Global Supply Chain

(dummy) The Global Supply Chains challenge efforts to trace corporate responsibility

Global Supply Chain

Global supply chain is the sequence of manufacturing processes involved in a product. In the fashion sector, supply chains are highly fragmented and include the sourcing of raw materials, conversion of raw materials into fibres, then fabrics, and garments. Large brands usually scatter their manufacturing processes globally to reduce costs, leading to challenges in traceability.

Outsourcing

Outsourcing is the business practice of hiring a party outside a company to perform services or create goods that were traditionally performed in-house by the company's own employees. Outsourced workers usually is hired with short term contracts in order to reduce labour costs significantly such as salaries and overhead. Together with the production process, legal responsibilities of companies were also outsourced. When there are violations, companies usually claim innocence, sometimes a fund or partly remedy.

Purchasing Practice

Purchasing practices refers to the ways that global brands and retailers interact and work with suppliers, including how brands source, buyers pricing, lead times for placing orders, payment terms, forecasting and stability for suppliers.
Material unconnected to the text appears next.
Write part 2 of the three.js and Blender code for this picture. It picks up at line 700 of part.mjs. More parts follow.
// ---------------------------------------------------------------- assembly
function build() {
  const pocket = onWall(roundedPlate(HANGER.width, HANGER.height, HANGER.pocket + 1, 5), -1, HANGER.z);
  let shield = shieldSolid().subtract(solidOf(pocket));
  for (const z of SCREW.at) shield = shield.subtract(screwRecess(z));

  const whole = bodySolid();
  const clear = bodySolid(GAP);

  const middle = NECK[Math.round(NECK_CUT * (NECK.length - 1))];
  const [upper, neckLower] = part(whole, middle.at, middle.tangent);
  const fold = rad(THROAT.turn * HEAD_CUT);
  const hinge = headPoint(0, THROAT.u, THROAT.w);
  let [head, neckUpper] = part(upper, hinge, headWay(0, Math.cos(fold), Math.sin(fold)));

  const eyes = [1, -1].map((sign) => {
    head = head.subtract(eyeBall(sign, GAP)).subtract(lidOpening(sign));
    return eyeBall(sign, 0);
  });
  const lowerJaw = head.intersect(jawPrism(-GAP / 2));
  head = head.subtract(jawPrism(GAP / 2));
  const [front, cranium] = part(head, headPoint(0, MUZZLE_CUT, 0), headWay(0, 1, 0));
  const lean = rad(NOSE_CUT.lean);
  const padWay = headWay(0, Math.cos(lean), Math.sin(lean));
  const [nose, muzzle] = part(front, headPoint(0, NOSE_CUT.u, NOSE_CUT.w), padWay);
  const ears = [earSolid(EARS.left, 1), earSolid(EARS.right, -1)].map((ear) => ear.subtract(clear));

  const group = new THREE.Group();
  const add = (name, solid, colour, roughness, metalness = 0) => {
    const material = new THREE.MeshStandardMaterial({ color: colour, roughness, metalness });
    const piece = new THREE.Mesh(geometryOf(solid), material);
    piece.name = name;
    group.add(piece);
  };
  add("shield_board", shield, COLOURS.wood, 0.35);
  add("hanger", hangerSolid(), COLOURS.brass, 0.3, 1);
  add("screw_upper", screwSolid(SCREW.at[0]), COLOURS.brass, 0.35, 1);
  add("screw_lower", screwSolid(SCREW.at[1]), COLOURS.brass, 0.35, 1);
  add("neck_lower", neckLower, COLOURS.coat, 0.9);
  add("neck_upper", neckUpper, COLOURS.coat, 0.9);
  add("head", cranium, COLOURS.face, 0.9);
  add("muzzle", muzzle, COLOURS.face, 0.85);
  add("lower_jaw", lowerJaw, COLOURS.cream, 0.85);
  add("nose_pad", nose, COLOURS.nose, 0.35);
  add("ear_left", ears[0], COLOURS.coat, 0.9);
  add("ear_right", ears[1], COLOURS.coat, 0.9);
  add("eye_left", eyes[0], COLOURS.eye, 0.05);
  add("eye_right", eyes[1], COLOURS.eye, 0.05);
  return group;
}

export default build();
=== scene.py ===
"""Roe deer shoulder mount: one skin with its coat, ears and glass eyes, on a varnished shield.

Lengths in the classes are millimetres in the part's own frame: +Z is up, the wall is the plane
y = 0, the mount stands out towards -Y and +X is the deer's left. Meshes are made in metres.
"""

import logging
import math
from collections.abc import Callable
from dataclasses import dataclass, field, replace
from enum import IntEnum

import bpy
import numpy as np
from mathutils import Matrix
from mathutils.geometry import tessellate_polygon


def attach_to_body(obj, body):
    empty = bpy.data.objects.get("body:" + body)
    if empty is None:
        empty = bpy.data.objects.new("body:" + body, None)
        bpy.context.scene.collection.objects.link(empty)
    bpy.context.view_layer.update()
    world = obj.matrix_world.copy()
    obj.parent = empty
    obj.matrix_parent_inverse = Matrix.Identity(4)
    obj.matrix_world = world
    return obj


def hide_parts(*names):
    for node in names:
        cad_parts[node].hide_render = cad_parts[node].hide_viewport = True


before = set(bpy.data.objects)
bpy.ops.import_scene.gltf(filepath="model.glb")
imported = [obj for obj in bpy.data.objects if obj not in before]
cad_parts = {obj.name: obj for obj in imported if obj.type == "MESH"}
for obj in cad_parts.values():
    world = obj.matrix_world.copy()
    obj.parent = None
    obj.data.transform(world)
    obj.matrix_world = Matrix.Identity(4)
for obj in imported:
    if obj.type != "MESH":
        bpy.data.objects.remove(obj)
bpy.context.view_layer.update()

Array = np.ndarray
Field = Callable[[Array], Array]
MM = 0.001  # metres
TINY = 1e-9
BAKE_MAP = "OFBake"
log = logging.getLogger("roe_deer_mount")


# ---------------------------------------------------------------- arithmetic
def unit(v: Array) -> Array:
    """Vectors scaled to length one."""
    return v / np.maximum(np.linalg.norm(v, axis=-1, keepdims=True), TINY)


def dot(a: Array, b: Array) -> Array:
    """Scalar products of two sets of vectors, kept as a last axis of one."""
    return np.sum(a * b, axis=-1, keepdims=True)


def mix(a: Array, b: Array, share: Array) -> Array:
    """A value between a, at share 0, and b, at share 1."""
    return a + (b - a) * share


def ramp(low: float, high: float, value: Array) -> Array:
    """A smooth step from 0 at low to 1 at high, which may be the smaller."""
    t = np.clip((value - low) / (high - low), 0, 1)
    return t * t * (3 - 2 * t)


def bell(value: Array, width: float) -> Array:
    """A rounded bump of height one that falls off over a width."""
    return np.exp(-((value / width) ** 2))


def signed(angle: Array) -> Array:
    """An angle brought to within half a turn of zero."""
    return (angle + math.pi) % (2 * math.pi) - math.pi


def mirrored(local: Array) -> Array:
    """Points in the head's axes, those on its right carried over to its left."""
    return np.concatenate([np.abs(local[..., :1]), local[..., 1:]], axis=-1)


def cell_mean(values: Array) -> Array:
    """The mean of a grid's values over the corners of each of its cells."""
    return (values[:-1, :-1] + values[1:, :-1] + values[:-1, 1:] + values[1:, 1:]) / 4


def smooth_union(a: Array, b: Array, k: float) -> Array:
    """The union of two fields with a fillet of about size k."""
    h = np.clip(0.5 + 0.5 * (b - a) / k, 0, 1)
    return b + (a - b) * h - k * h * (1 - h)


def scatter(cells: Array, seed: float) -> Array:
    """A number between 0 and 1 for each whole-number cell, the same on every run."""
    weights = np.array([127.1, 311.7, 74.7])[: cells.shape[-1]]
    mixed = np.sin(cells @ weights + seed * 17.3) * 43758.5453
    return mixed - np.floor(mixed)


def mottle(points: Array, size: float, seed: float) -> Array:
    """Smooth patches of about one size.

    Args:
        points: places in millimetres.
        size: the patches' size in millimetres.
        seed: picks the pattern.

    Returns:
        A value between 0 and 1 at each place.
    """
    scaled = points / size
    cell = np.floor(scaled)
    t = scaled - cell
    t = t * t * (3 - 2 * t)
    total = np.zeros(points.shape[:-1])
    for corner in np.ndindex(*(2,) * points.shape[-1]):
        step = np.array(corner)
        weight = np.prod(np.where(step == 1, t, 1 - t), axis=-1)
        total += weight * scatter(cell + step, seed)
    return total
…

Brands purchasing practices are often competitive, and push for the lowest possible prices and fasted turnaround on orders. During COVID-19, big brands specifically used their purchasing practices to minimise profit loss, such as paying suppliers only after the delivery of goods. Given the extreme power imbalances in the garment industry, where brands call the shots, it is possible for big brands to mass cancel orders or impose discounts on orders that are already completed or in production. While big brands can limit their obligations to suppliers in order to protect their profits, suppliers are left unable to pay workers and workers are left unable to buy food or pay their rent.

Sweatshop

A factory or workshop where people are employed at very low wages for long hours. Typically used to refer to the garment industry, people work under slave labour conditions in sweatshops in unsafe environments which pose multiple health risks. People subjected to these oppressive conditions tend to die young and many take their own lives.